WHAT TO PRODUCE — List the lines of this listing that hold the word "scene".

INFORMATION PROVIDED —
==*==
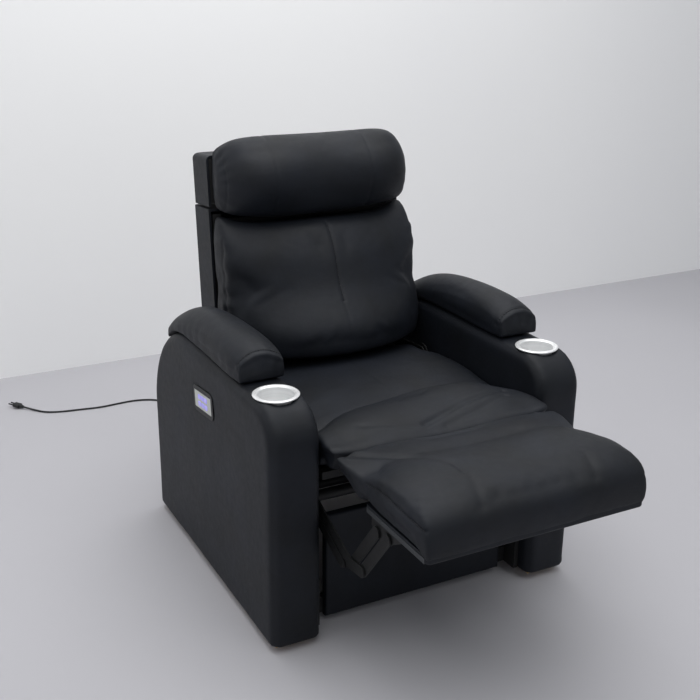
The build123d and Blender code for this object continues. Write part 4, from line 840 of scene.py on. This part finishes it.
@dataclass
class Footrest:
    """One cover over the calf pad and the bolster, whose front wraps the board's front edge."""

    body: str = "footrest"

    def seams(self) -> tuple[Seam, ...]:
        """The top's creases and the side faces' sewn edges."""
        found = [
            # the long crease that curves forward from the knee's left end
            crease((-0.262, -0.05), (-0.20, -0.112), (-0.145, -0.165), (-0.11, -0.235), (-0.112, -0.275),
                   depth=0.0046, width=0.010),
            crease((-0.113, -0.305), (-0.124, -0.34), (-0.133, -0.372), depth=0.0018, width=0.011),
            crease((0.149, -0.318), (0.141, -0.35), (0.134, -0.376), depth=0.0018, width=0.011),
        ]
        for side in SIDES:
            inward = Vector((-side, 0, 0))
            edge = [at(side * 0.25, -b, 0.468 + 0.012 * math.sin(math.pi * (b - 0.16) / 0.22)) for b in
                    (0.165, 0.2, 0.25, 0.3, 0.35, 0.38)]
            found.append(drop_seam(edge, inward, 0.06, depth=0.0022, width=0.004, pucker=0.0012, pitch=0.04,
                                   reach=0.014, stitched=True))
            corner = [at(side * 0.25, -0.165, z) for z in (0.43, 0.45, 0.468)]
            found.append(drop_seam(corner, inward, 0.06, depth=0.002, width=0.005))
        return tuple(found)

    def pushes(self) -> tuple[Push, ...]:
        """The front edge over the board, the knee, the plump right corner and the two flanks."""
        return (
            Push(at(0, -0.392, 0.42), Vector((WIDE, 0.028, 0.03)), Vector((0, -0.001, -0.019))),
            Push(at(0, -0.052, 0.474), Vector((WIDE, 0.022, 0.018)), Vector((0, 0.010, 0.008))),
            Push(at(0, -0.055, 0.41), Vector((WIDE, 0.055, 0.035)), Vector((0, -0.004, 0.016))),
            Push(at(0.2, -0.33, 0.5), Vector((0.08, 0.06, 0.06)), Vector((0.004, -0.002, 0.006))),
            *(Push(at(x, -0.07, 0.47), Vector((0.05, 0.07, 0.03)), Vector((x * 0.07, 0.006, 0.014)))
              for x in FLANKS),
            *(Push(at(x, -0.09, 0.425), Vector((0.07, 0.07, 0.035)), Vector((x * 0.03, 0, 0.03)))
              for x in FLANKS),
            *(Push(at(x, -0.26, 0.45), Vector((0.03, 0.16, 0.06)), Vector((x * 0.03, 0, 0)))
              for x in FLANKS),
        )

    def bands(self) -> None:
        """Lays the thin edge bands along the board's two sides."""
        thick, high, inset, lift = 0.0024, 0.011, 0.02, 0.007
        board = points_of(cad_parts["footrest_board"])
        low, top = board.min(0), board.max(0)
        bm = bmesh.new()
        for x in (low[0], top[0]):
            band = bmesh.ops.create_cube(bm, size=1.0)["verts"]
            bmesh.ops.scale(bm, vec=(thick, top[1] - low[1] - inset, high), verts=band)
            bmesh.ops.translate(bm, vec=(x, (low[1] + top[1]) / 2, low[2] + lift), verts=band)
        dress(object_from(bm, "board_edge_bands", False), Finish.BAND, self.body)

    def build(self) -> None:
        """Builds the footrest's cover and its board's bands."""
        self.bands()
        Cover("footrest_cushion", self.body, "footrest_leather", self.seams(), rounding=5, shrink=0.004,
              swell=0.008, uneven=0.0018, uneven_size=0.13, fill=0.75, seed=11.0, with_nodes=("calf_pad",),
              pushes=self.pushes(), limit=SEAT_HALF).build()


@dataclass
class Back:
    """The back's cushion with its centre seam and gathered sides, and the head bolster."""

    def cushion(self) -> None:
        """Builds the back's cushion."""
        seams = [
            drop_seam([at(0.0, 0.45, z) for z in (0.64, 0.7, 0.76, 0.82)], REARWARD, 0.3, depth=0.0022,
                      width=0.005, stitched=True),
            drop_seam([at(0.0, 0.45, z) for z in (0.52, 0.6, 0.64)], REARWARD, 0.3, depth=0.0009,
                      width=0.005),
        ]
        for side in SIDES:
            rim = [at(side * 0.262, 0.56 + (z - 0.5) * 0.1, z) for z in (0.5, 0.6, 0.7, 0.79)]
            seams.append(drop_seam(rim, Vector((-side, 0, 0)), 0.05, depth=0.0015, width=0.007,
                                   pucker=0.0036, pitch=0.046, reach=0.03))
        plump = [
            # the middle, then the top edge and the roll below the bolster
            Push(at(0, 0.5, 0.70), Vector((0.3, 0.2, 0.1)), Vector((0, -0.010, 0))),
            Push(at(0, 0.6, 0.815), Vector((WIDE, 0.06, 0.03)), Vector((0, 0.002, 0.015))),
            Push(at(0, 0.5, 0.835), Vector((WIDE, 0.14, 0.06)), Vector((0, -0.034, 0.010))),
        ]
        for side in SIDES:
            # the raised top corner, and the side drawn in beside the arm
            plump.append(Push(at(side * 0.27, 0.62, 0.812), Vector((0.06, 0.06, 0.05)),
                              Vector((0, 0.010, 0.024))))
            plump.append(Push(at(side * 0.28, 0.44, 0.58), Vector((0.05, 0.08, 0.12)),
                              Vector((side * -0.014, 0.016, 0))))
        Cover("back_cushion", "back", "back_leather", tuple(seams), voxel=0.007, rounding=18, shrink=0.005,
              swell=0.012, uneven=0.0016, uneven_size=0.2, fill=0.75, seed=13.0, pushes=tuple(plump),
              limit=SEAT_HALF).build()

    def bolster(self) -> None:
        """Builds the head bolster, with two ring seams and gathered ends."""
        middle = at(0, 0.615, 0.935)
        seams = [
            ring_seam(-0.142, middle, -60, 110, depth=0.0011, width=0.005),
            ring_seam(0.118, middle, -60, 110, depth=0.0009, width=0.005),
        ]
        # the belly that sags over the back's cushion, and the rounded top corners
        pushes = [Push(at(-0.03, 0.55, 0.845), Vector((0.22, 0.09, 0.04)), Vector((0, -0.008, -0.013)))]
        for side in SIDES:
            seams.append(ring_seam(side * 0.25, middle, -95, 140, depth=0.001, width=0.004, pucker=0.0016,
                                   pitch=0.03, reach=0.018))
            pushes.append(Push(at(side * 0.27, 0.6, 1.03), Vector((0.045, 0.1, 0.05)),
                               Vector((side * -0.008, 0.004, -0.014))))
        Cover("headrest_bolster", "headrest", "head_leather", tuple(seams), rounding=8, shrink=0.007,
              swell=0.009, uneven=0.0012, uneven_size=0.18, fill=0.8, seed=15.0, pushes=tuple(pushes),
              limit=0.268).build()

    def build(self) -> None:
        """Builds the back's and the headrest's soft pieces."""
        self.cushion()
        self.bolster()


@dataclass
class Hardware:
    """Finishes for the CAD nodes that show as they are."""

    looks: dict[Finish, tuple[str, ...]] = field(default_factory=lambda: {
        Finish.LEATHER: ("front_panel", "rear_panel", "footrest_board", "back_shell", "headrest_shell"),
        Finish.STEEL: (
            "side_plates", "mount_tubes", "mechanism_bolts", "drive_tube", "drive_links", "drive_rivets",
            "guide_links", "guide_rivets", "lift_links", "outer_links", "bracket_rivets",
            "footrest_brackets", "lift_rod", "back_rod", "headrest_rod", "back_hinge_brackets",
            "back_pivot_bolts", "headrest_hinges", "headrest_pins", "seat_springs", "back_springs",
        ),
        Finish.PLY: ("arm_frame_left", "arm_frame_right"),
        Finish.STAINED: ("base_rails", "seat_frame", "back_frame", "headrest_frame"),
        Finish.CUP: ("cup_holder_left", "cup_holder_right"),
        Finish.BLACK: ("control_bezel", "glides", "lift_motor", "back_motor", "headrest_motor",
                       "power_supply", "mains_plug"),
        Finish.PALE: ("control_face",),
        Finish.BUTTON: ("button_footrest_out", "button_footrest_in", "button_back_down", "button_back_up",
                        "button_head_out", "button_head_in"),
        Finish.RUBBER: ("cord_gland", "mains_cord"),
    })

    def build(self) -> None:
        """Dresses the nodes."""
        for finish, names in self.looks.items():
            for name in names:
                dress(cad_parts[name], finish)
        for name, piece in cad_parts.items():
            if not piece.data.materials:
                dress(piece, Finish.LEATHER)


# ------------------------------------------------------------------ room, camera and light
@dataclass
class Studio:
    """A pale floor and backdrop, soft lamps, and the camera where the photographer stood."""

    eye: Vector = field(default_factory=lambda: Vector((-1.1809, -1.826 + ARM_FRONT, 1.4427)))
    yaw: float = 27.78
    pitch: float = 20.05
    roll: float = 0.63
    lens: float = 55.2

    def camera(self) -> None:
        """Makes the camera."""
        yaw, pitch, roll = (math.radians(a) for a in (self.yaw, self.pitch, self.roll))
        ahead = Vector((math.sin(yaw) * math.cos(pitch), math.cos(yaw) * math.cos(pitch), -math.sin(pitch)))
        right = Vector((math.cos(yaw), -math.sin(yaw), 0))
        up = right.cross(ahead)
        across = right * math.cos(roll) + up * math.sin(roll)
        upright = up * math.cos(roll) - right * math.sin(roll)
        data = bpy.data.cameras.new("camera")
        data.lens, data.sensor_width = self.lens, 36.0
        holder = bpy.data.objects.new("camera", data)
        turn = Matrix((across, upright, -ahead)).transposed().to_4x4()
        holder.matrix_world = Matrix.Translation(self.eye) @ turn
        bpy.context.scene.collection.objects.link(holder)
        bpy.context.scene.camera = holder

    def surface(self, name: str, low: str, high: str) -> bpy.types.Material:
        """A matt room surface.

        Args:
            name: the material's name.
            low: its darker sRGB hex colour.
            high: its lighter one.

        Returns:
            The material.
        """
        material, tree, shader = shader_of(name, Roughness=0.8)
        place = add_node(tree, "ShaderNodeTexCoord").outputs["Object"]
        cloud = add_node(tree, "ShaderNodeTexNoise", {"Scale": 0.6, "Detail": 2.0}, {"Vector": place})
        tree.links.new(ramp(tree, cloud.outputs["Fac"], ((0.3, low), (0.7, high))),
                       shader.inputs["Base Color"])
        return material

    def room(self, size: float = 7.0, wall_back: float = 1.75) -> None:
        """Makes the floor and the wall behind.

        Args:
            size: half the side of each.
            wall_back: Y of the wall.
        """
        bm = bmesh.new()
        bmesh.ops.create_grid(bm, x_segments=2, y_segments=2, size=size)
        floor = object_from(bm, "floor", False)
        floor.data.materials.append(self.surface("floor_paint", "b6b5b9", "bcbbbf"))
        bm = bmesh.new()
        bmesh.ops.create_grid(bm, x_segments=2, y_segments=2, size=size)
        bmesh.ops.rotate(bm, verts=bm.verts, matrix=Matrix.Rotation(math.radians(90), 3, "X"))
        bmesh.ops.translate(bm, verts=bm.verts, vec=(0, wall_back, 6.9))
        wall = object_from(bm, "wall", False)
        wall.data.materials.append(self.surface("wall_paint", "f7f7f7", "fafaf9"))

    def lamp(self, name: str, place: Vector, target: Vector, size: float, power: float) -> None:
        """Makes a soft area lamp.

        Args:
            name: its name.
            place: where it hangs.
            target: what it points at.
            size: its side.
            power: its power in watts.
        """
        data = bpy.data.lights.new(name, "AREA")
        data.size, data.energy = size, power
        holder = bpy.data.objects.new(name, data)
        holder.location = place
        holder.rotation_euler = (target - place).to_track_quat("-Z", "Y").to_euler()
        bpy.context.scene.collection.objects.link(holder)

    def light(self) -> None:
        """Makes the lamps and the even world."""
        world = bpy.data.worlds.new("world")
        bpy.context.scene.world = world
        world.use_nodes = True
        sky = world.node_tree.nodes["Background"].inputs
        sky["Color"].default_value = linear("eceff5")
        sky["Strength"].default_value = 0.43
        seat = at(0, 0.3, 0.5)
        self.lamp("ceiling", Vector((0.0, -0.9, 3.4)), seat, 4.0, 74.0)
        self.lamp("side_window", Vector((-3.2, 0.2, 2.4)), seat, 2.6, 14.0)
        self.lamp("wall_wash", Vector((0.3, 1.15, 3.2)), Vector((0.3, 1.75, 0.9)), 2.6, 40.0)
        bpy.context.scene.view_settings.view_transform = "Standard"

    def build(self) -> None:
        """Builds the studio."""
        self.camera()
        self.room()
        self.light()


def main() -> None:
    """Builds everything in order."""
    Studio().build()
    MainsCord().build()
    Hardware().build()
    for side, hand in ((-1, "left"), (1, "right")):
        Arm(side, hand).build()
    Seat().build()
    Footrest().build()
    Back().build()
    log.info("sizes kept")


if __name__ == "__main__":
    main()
==*==
RESULT BELOW —
The build123d and Blender code for this object continues. Write part 4, from line 840 of scene.py on. This part finishes it.
        bpy.context.scene.collection.objects.link(holder)
        bpy.context.scene.camera = holder
        bpy.context.scene.collection.objects.link(holder)
        bpy.context.scene.world = world
        bpy.context.scene.view_settings.view_transform = "Standard"